Toven told the Senate panel about an impromptu visit he made to view the body at a Rockville funeral home. Against the family's wishes, Air Force Lt. Col. Lewis Allison's body had makeup, was not in the clothes the family had supplied, and a U.S. flag that had flown over a military base in Iraq the family had put in the casket had been replaced by a replica.

Toven also described the presence of a baby-powder smell from the casket, a powder that essentially had the effect of embalming, when the family gave the simple instructions not to use makeup or embalming in keeping with Jewish burial traditions.

"What was supposed to be a time of mourning and reflection on life was interrupted by the reality that the very company we entrusted to safeguard our family member had abused that trust several times over," Toven told the Senate Education, Health and Environmental Affairs Committee.

Toven also said the family had been charged nearly $700 for refrigeration, which he said obviously had not been provided.

Now, nearly three years after his father-in-law's death, Toven said there is no regulatory penalty for taking a body across state lines to a facility and callously treated human remains as a commodity.

"I liken it much like used cars in a junkyard waiting disposal, based on what I know of the situation," Toven said.
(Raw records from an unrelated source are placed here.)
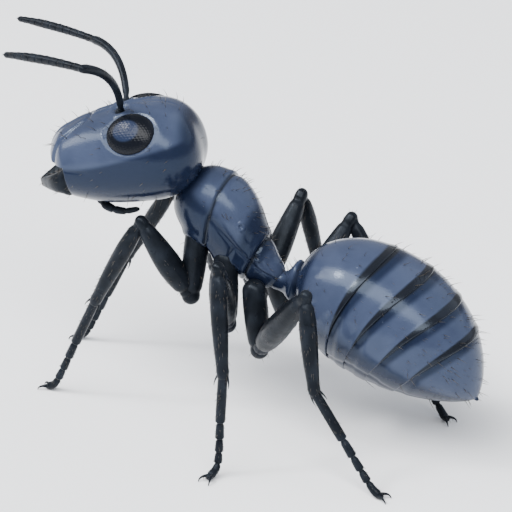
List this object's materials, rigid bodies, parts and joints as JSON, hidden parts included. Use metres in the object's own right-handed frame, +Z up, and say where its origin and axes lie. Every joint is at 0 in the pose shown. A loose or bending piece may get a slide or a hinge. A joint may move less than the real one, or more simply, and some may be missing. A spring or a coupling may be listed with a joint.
{
  "type": "carpenter ant",
  "caption": "Life-size still model of a large carpenter ant worker, standing: broad head with toothed jaws and elbowed feelers, arched back, upright waist scale, banded oval gaster.",
  "frame": {"origin": "on the floor, under the middle of the whole ant", "axes": "+Z up; the ant faces -X and its left side is -Y"},
  "size_m": [0.0262, 0.015, 0.0182],
  "materials": {
    "cuticle": "polished blue-black cuticle",
    "limb": "glossy near-black cuticle",
    "eye": "glossy faceted black"
  },
  "bodies": {
    "root": {"head": "cuticle", "neck": "limb", "eye_left": "eye", "eye_right": "eye", "mandible_left": "limb", "mandible_right": "limb", "palp_left": "limb", "palp_right": "limb", "antenna_left_scape": "limb", "antenna_left_flagellum": "limb", "antenna_right_scape": "limb", "antenna_right_flagellum": "limb", "pronotum": "cuticle", "mesothorax": "cuticle", "propodeum": "cuticle", "petiole": "cuticle", "gaster_1": "cuticle", "gaster_2": "cuticle", "gaster_3": "cuticle", "gaster_4": "cuticle", "gaster_5": "cuticle", "foreleg_left_coxa": "limb", "foreleg_left_femur": "limb", "foreleg_left_tibia": "limb", "foreleg_left_tarsus": "limb", "foreleg_right_coxa": "limb", "foreleg_right_femur": "limb", "foreleg_right_tibia": "limb", "foreleg_right_tarsus": "limb", "midleg_left_coxa": "limb", "midleg_left_femur": "limb", "midleg_left_tibia": "limb", "midleg_left_tarsus": "limb", "midleg_right_coxa": "limb", "midleg_right_femur": "limb", "midleg_right_tibia": "limb", "midleg_right_tarsus": "limb", "hindleg_left_coxa": "limb", "hindleg_left_femur": "limb", "hindleg_left_tibia": "limb", "hindleg_left_tarsus": "limb", "hindleg_right_coxa": "limb", "hindleg_right_femur": "limb", "hindleg_right_tibia": "limb", "hindleg_right_tarsus": "limb"}
  },
  "joints": []
}
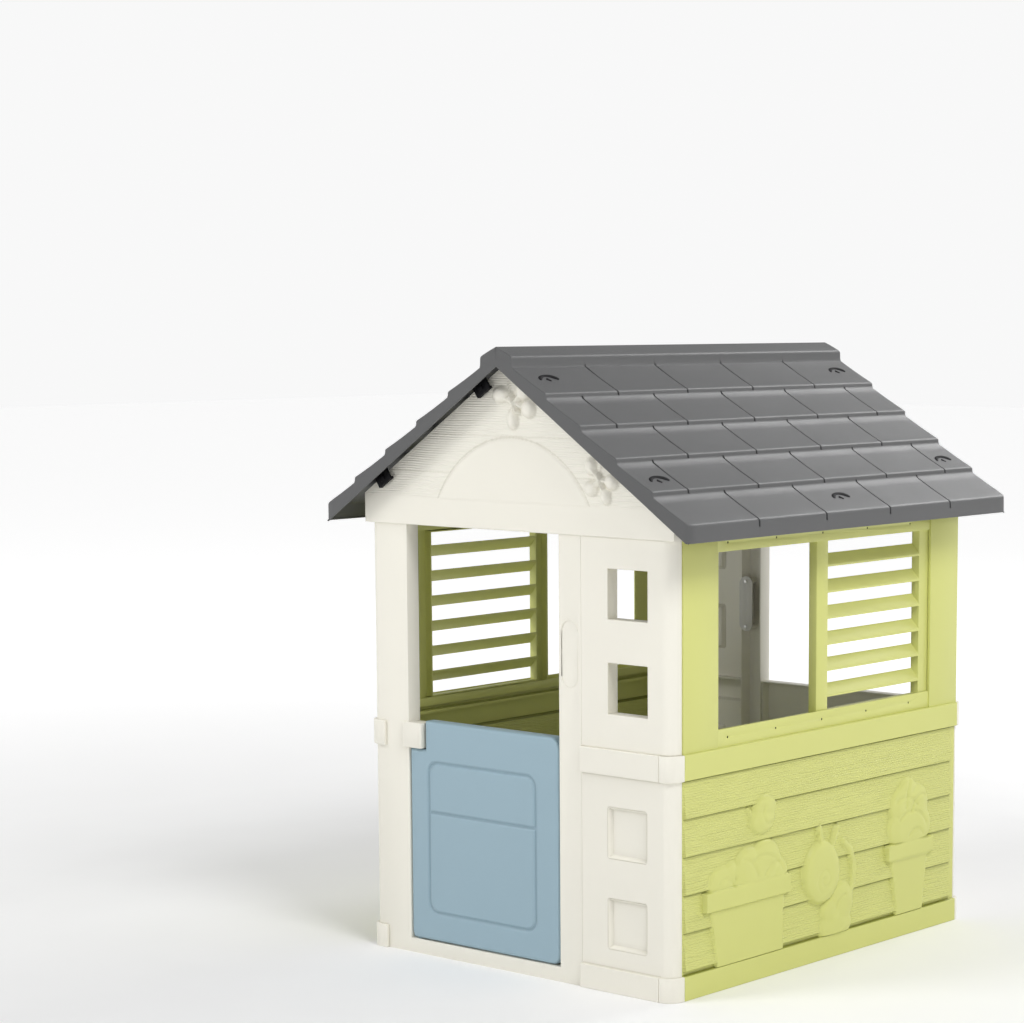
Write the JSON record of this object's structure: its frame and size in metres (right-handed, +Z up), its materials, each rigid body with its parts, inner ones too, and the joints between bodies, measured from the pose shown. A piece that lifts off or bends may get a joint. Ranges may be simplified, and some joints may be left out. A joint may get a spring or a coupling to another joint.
{
  "type": "plastic playhouse",
  "caption": "Child-size plastic playhouse with a pitched tiled roof, a half-height swinging door, sliding louvred shutters and clad side walls.",
  "frame": {"origin": "middle of the house on the ground, under the roof's own middle", "axes": "+Z up, the door faces -Y, the ridge runs along Y, +X is to the right of a person facing the door"},
  "size_m": [0.98, 1.1, 1.27],
  "materials": {
    "cream_plastic": "fine satin moulding grain",
    "lime_plastic": "fine satin moulding grain",
    "blue_plastic": "satin",
    "slate_plastic": "lightly grained",
    "dark_plastic": "satin",
    "grey_plastic": "satin",
    "screw_steel": "zinc-plated"
  },
  "bodies": {
    "house": {"front_door_frame": "cream_plastic", "front_upper_panel": "cream_plastic", "front_lower_panel": "cream_plastic", "front_gable": "cream_plastic", "front_joint_plate": "grey_plastic", "front_joint_screws": "screw_steel", "door_hinge_bracket": "cream_plastic", "rear_door_frame": "cream_plastic", "rear_upper_panel": "cream_plastic", "rear_lower_panel": "cream_plastic", "rear_gable": "cream_plastic", "rear_joint_plate": "grey_plastic", "rear_joint_screws": "screw_steel", "rear_infill_panel": "cream_plastic", "right_window_frame": "lime_plastic", "right_lower_panel": "lime_plastic", "right_rail_top": "lime_plastic", "right_rail_bottom": "lime_plastic", "right_rail_pegs": "dark_plastic", "left_window_frame": "lime_plastic", "left_lower_panel": "lime_plastic", "left_rail_top": "lime_plastic", "left_rail_bottom": "lime_plastic", "left_rail_pegs": "dark_plastic", "front_left_belt_cap": "cream_plastic", "front_left_skirt_cap": "cream_plastic", "front_right_belt_cap": "cream_plastic", "front_right_skirt_cap": "cream_plastic", "rear_left_belt_cap": "cream_plastic", "rear_left_skirt_cap": "cream_plastic", "rear_right_belt_cap": "cream_plastic", "rear_right_skirt_cap": "cream_plastic", "roof_right": "slate_plastic", "roof_left": "slate_plastic", "front_roof_clips": "dark_plastic", "rear_roof_clips": "dark_plastic", "eave_clips": "dark_plastic", "front_corner_screws": "screw_steel", "rear_corner_screws": "screw_steel"},
    "door": {"door_leaf": "blue_plastic"},
    "right_shutter": {"right_shutter": "lime_plastic"},
    "left_shutter": {"left_shutter": "lime_plastic"}
  },
  "joints": [
    {"name": "door_hinge", "type": "hinge", "parent": "house", "child": "door", "pos_m": [-0.282, -0.491, 0.25], "axis": [0, 0, -1], "range_deg": [0, 100]},
    {"name": "right_shutter_slide", "type": "slide", "parent": "house", "child": "right_shutter", "axis": [0, -1, 0], "range_m": [0, 0.334]},
    {"name": "left_shutter_slide", "type": "slide", "parent": "house", "child": "left_shutter", "axis": [0, 1, 0], "range_m": [0, 0.334]}
  ]
}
Ruth Ann Arty, executive director of the Maryland State Board of Morticians and Funeral Directors, said many bodies are stored in facilities other than the funeral homes people work with, because many do not have the facilities needed to keep the deceased. That can be an impediment to the board's ability to conduct inspections for storage dignity and public health concerns.

Carlton Douglass, president of the Funeral Directors and Morticians Association of Maryland, said he recently held a monthly meeting with members who unanimously decided the association was in favor of the bill, with the possible amendment of changing the requirement from 72 to 48 hours. He said while many members don't have refrigeration, most make arrangements with firms that do.

"We also feel that this along with other things, and I've been in this business 43 years, you know, if you have to invest that's the cost of doing business," Douglass said.